**What you will do:** What is needed is the run of lines from the one containing "tube_radius, tube_shares, tube_wall)" through the one containing "bulb and felt.", echoed exactly, with both ends kept and nothing added.
##########
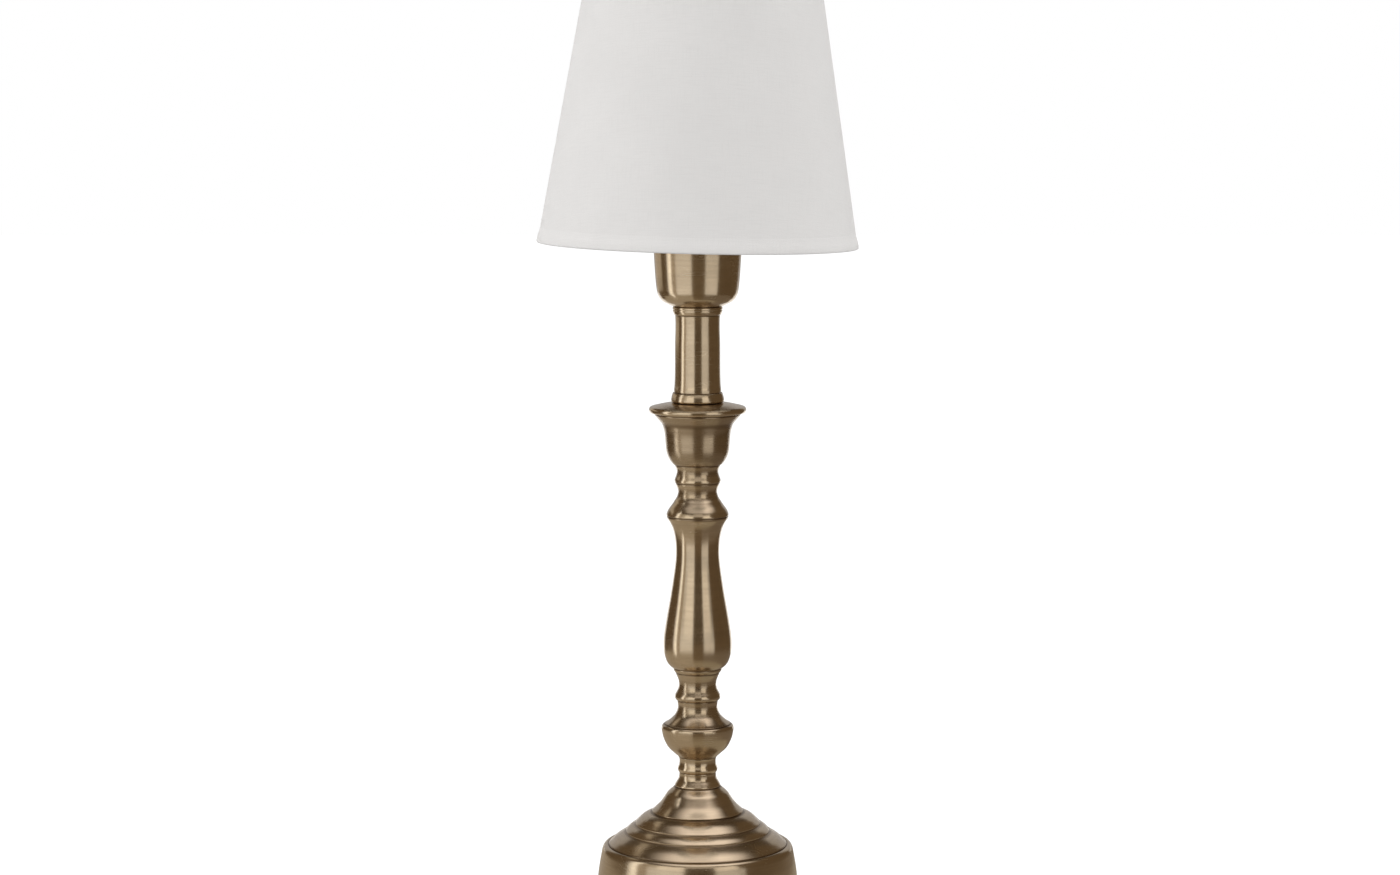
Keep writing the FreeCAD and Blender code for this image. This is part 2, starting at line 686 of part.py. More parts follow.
def make_spider(ring_wire):
    """Flat carrier ring with arms welded to the lower ring of wire."""
    spider = disc(carrier_radius, carrier_z, carrier_thickness, carrier_bore_radius)
    for arm in arm_rods(arm_radius):
        spider = spider.fuse(arm)
    return solid(spider.cut(ring_wire))


def build_parts():
    """Every piece of the lamp under its node name."""
    base_shell = make_base_shell()
    bottom_wire = make_ring_wire(wire_rise)
    bore = piece_bore_radius
    parts = {
        "base_felt": disc(base_radius - felt_margin - base_wall, 0, felt_thickness),
        "bottom_plate": disc(cavity_radius - plate_clearance, plate_z, plate_thickness),
        "base_weight": make_base_weight(),
        "base_washer": disc(washer_radius, washer_z, washer_thickness, bore),
        "base_nut": hexagon(nut_z),
        "base_shell": base_shell,
        "outlet_bush": make_outlet_bush(base_shell),
        "threaded_rod": make_rod(),
        "foot_collar": turned(foot_collar_z, foot_collar_height, foot_collar_radius, foot_collar_shares, bore),
        "column_bead": turned(bead_z, bead_height, bead_radius, bead_shares, bore),
        "lower_knop": turned(knop_z, knop_height, knop_radius, knop_shares, bore),
        "knop_cap": turned(knop_cap_z, knop_cap_height, knop_cap_radius, knop_cap_shares, bore),
        "lower_ring": turned(lower_ring_z, lower_ring_height, lower_ring_radius, lower_ring_shares, bore),
        "baluster": turned(baluster_z, baluster_height, baluster_radius, baluster_shares, bore),
        "upper_bell": turned(upper_bell_z, upper_bell_height, upper_bell_radius, upper_bell_shares, bore),
        "upper_ring": turned(upper_ring_z, upper_ring_height, upper_ring_radius, upper_ring_shares, bore),
        "candle_cup": turned(candle_cup_z, candle_cup_height, candle_cup_radius, candle_cup_shares, bore),
        "drip_pan": turned(drip_pan_z, drip_pan_height, drip_pan_radius, drip_pan_shares, bore),
        "tube_seat_ring": turned(seat_ring_z, seat_ring_height, seat_ring_radius, seat_ring_shares, bore),
        "candle_tube": turned(tube_z, tube_height, tube_radius, tube_shares, bore),
        "tube_top_collar": turned(top_collar_z, top_collar_height, top_collar_radius, top_collar_shares, bore),
        "lampholder_cup": make_cup(),
        "cup_washer": disc(cup_washer_radius, cup_washer_z, washer_thickness, bore),
        "cup_nut": hexagon(top_nut_z),
        "lampholder_cap": make_holder_cap(),
        "lampholder_body": make_holder_body(),
        "lampholder_insert": make_insert(),
        "screw_shell": make_screw_shell(),
        "terminal_screws": make_terminal_screws(),
        "contact_post": make_contact_post(),
        "contact_leaf": make_contact_leaf(),
        "bulb_tip": disc(bulb_tip_radius, bulb_z, bulb_tip_height),
        "bulb_insulator": make_insulator(),
        "bulb_cap": make_bulb_cap(),
        "bulb_glass": make_bulb_glass(),
        "clamp_ring": make_clamp_ring(),
        "shade_spider": make_spider(bottom_wire),
        "bottom_ring_wire": bottom_wire,
        "top_ring_wire": make_ring_wire(shade_height - wire_rise),
        "shade_liner": make_liner(),
        "shade_fabric": make_fabric(arm_rods(arm_radius + arm_gap)),
    }
    for name, bottom, height, radius, runs in (
            ("lower_knop", knop_z, knop_height, knop_radius, knop_shares),
            ("baluster", baluster_z, baluster_height, baluster_radius, baluster_shares),
            ("candle_cup", candle_cup_z, candle_cup_height, candle_cup_radius, candle_cup_shares)):
        parts[name] = hollow(parts[name], bottom, height, radius, runs, casting_wall)
    parts["candle_tube"] = hollow(parts["candle_tube"], tube_z, tube_height, tube_radius, tube_shares, tube_wall)
    return parts


os.makedirs("parts", exist_ok=True)
for name, shape in build_parts().items():
    shape.exportStep(f"parts/{name}.step")
    print(f"{name:20s} solids {len(shape.Solids)} valid {shape.isValid()} volume {shape.Volume:.1f}")
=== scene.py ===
"""Dresses the candle lamp: turned brass, linen shade, lampholder, bulb and felt.

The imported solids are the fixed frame. Brass, linen, felt and bulb glass are modelled anew
over their solids, and every other solid keeps its shape and gets a finish of its own.
Lengths are in metres and angles in degrees unless a name says otherwise.
"""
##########
**Exercise response:**
    parts["candle_tube"] = hollow(parts["candle_tube"], tube_z, tube_height, tube_radius, tube_shares, tube_wall)
    return parts


os.makedirs("parts", exist_ok=True)
for name, shape in build_parts().items():
    shape.exportStep(f"parts/{name}.step")
    print(f"{name:20s} solids {len(shape.Solids)} valid {shape.isValid()} volume {shape.Volume:.1f}")
=== scene.py ===
"""Dresses the candle lamp: turned brass, linen shade, lampholder, bulb and felt.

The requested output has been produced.